Hadoop distributed computing clusters for fault prediction

Joey Pinto; Pooja Jain; Tapan Kumar

doi:10.1109/ICSEC.2016.7859903

Hadoop distributed computing clusters for fault prediction

Source

2016 International Computer Science and Engineering Conference (ICSEC) > 1 - 6

Abstract

Hadoop architecture provides one level of fault tolerance, in a way of rescheduling the job on the faulty nodes to other nodes in the network. But, this approach is inefficient when a fault occurs after most of the job is executed. Thus, it's necessary to predict the fault at the node at quite an early stage so that the rescheduling of the job is not costly in terms of time and efficiency. Prediction of these faults gives us the necessary time to shift the task load onto another node(s) and thus prevent data or computation time loss.

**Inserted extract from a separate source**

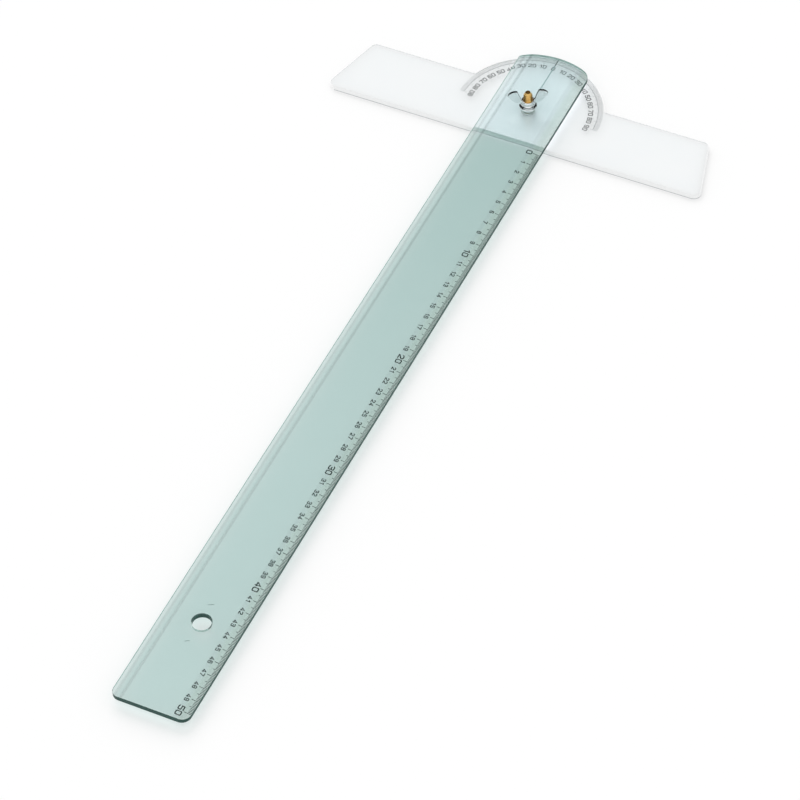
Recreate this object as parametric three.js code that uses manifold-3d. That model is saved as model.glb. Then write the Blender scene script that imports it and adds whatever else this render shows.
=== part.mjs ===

An implementation is done on MATLAB SVM kernel and Ganglia with Java as an interfacing language. Ganglia is used for network system statistics monitoring. The system is trained using statistics of a normal task run and can thus detect deviations from them in real time. The experimental results clearly indicate that it is possible to predict the occurrence of a fault using previously gained knowledge with minimal time delay. As a result of which either the job can be rescheduled or the cluster itself can be upscaled. The reinforced learning module reduces false positives with each run and makes it possible to implement a truly fault-tolerant cluster.